Because California’s loan of over $18 billion from the federal government to cover California’s unemployment insurance claims during the COVID-19 pandemic has not been paid, employers will face a 0.3% credit rate reduction (a.k.a. rate increase) for 2025, which will be paid by employers in 2026. Similar increases were imposed for 2022 through 2024. This will bring the cumulative rate increase to 1.2%, which is the equivalent of an additional $84 per employee ($7,000 wage base × 1.2%). When combined with the standard 0.6% rate, this will be a total rate of 1.8%.

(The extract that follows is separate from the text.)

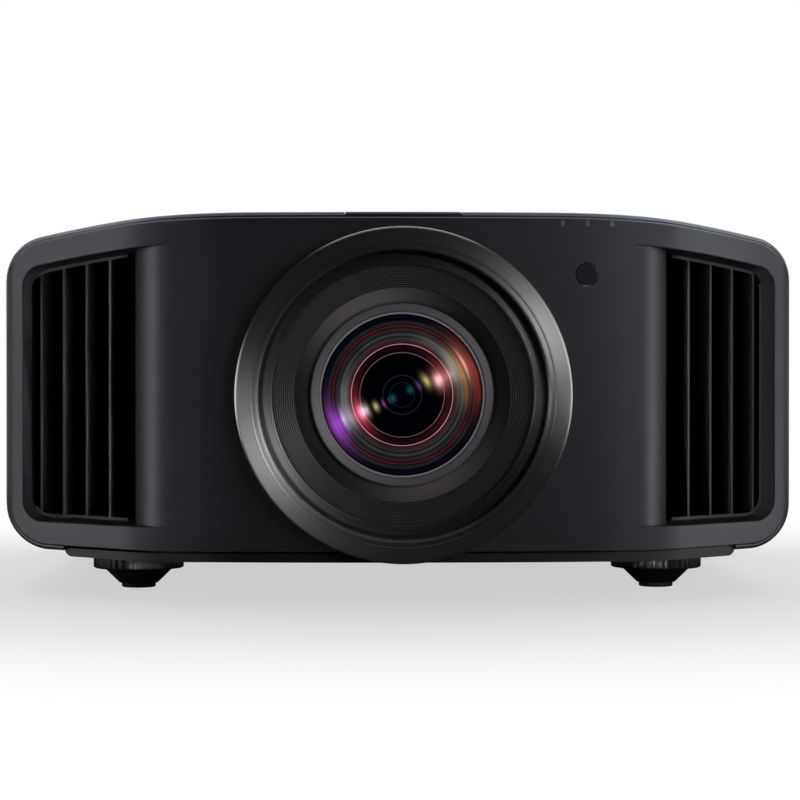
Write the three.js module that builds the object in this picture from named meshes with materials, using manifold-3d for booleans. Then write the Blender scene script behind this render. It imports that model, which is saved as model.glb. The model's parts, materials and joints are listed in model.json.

This means most employers will be paying $126 per employee next year for California employees with $7,000 or more in wages (less for those with wages under $7,000).
In addition, because the loan has been outstanding for over five years now, employers may face an additional 3.7% rate hike, referred to as a Benefit Cost Reduction (BCR) add-on. If imposed, this would amount to a total rate of 4.9%, or up to $238 per employee.
Governor Newsom has submitted a request to the U.S. Department of Labor to waive the BCR add-on; similar requests were submitted and approved in the past (2015–2017). The federal government has until November 10, 2025, to either approve or reject the waiver, which means that employers are currently in limbo as to how much they must set aside to pay for the tax next year.
We will send another Flash E-mail when a decision is made on California’s waiver request.